• 「ネトゲの戦績」で内定ゲットできる? 「ギルドマスターはマジ大変」と共感の声も

    履歴書の趣味欄に何を書くかは、悩みどころだ。特にマニアックなものを正直に記入するのは気が引ける。ところがスターバックスの最高情報責任者(CIO)を務めたスティーブン・ジレット氏は、入社時になんと「私はレベル70のパラディン」などネットゲームの戦績を履歴書に書き、見事採用されたという。

    米CNNの記事によると、ジレット氏は世界的に人気の高い「ワールド・ウォークラフト」の愛好者。パラディンとはゲーム内のジョブ(職種)の一つで、高い防御力と回復魔法が特徴だ。レベル70という数値からも、かなりやり込んでいたことがうかがえる。さらに、グループを束ねるギルドマスターも担当していた。

    やってる内容は「会社の管理職」とかなり近い

    ジレット氏はこれまでも履歴書に職務経歴と一緒に、ゲーム内でのギルドやランキングについて書いてきたといい、これがスタバ代表のハワード・シュルツ氏に目に止まった。

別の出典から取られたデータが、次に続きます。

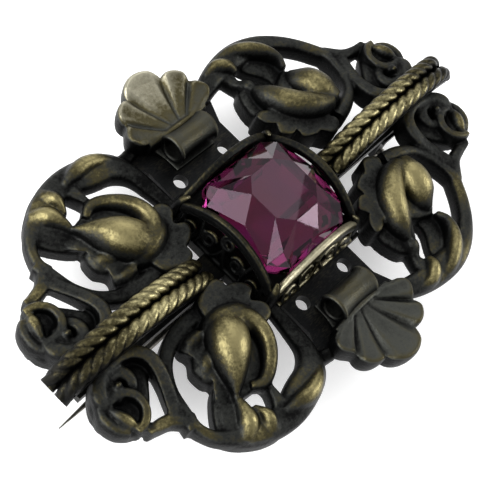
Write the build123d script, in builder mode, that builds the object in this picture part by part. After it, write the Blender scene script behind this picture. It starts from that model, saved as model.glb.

    ただし、スタバの前には米ヤフー!やメディアサイトのCNETで勤務し、現在はセキュリティソフト企業のシマンテックのCOOを務めているというから、ビジネス面でも経験豊富だったのだろう。

    米国には同様の経験を持つ人が、他にもいるようだ。ウォール・ストリート・ジャーナルは、履歴書にゲームの戦績を書いて、ミシガン大学情報学部のディレクター職に内定した女性を紹介している。この女性もゲーム内で500人が所属するギルドの管理をしていた。

    一体、ゲームの何が就職や転職に有利に働くのか。考えられるのは、ゲームを通して管理職のスキルを身につけている可能性がある点だ。

    多くのネットゲームでは、ギルドマスターが「初心者専用」「対人戦重視」などとギルドのコンセプトを設定し、そこから目標を決めて舵取りをする。

    ギルド内での役職任命や、メンバーの加入承認・除名などのなどの人事権も持ち、ゲームといえども、やっていることは会社の管理職とかなり近い。前出のジレット氏はギルドマスターとして、チーム編成やゲーム内の仮想銀行の管理などもしていた。

    人気ネトゲのギルド運営で「上場企業に内定」

    チャットやメッセージなどオンライン上でのコミュニケーションが得意というのも、仕事をする上では有利になる。ネトゲ上では、顔の見えない相手とゲームの進捗状況の確認や、タスク管理をする必要がある。

    このニュースはネットでも話題になり、2ちゃんねるにはギルドマスター経験者から、記事に共感するコメントが寄せられた。

    「実際やってみたらわかるけど、あれ(ギルドマスター)はマジで大変。一人ひとりゲームスキルも性格違うし、ボスの特徴とかスケジュール管理とかマジ仕事みたいになる」

    他にも、面接で人気ネットゲーム「ラグナロクオンライン」のギルド運営の話をしたところ、「日経225企業から内定でたわ」と明かす人がいたが、本当だろうか。

    一方で、「日本でこれ書いて受かるところなんてまずないだろ」といった声も少なくない。WSJの記事にも、面接でゲームの話をすると、仕事をしないで一日中ゲームをするのではないかと疑われるおそれがあると指摘する。あくまで付加要素と考えた方がよいのか。

    囲碁や将棋と何が違うのか

    ただし「仕事とゲームは無関係」と頭から否定するコメントに対しては、昭和のサラリーマンは管理職になると囲碁や将棋を嗜んだものだ、と反論する人もいる。何でも、これらのゲームを通じて、マネジメントを行うための「大局観」が学べるというのだ。

    実際、東大や早稲田、慶應、青学などの有名校では、論理的思考力や判断力などの「就業力」が培われるとして、囲碁の授業が行われていると各紙で報じられていた。

    囲碁や将棋がよくて、ネットゲームがダメな理由はないだろう。面白みのない人材ばかりだと悩む企業は、しょせん遊びとバカにするのではなく「ゲームの戦績」を参考にしてみてはどうだろうか。